Systematic campaigns armed with facts will help production managers acquire the resources needed by their production team to chase and capture production bonuses. They may even be able to convince the management to buy those young breeding females the barn workers have been asking for.

Profits Beyond Consultant's Bill. Consultants love to sell their services using the argument that their advice leads to greater profits.

The overriding message of the Standards is that they are designed to reveal the truth. They raise the level of accountability of all players, including consultants, by measuring efficiency, productivity and profitability of the various profit centers. Presented in the form of benchmarks, an "apples to apples" comparison becomes possible.

The profitability affects of acting on the consultants' advice becomes transparent with the comparisons and the value of their advice can be assessed.

The effectiveness of the consultants should also be enhanced along with their opportunity to prove their worth. Production and financial data at the stroke of a key is a dream come true for consulting nutritionists, veterinarians and engineers. In-barn research projects are facilitated by the system so that energies can be concentrated on investigative thinking rather than the mechanics of data assembly.

Music To A Financial Manager's Ears Too long left in the dark, integrated production and financial records can now show financial managers what's happening in the barns. And, finally, they are able to assign costs to the respective profit centers and measure profitability by location. In-barn economic studies are facilitated with test-group procedures to weigh one alternative against another. Accurate across-barn comparisons become possible when Standards are used in multiple locations.

Financial managers can approach meetings with bankers and investors prepared to address any questions that might be posed on financial performance of the barn. The Standards and the related software give them the power to look back at past performance, measure their present position and forecast future performance. An early warning system sounds the alarms when returns below breakeven levels threaten. Solid information helps ensure appropriate action.

The Standards also raise the level of accountability of all participants in the barn. Farm suppliers are monitored, matching invoiced quantity and price against actual delivered quantity and price - before any checks are issued. Hog numbers are quantified daily. Barn audits investigate mysterious disappearances.

The Standards allow financial and production managers to analyze the same data set, knowing they're using the same terms of reference. The views of the data may be different from the financial and production sides, but they are viewing the same data.

In this way, the software engine is a little like the moon as it is viewed by people at different earthly locations. Their eyes are pleased with what they see and they really don't care about the view from the other side.

If the concept of integrated production and financial records is music to the ears of financial managers it is ecstasy to bankers and investors. Finally they are able to review their accounts with the facts presented in a standardized way.
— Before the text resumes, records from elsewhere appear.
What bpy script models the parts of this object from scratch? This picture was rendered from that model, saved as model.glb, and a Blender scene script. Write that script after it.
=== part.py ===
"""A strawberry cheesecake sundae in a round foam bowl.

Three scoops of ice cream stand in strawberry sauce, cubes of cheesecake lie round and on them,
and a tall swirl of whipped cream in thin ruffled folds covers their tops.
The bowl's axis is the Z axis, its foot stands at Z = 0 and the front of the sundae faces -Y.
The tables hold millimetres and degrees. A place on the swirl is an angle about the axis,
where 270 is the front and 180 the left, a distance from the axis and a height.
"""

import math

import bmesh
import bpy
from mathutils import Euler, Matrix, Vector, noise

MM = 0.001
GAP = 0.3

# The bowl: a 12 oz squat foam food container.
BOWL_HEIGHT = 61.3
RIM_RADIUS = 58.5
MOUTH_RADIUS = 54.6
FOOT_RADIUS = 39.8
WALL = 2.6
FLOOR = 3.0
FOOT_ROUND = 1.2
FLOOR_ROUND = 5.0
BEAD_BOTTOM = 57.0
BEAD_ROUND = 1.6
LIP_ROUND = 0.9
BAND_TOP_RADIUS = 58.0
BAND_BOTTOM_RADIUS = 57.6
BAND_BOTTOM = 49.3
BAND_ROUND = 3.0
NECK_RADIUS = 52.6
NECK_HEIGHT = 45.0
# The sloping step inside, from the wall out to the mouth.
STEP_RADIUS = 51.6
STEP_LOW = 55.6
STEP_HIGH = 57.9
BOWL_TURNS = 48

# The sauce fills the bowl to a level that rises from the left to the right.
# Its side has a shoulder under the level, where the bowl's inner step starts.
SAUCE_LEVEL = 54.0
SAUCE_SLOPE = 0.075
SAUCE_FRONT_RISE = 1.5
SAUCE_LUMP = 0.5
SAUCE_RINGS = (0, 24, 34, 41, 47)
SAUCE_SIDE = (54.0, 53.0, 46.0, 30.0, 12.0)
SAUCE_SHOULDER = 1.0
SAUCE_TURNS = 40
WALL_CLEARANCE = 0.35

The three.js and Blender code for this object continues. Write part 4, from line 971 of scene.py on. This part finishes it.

It's a system that promises no unwelcome surprises. The acceptance of the Standards will flow more capital to the industry.

Easier To Do Excellent Job Here's the guiding principle that will drive implementation of the Production and Financial Standards for the Pork Industry - it will be implemented in earnest:

* If they make it easier for all participants in the production and financial system to do an excellent job, and

* If they can enjoy the glory that comes with operating in the upper echelon of their peer group.

When a new polymeric pole allows an athlete to consistently clear the 20-ft. mark in the pole vault event, all other participants must either have one or remove themselves from the competition.

When the players in the production and financial hog systems see the Production and Financial Standards for the Pork Industry and its related software as the new polymeric pole, the implementation hurdle will be cleared.

(The author acknowledges the contributions of ideas by John Maltman, swine specialist and Erik Wallace, management software expert.)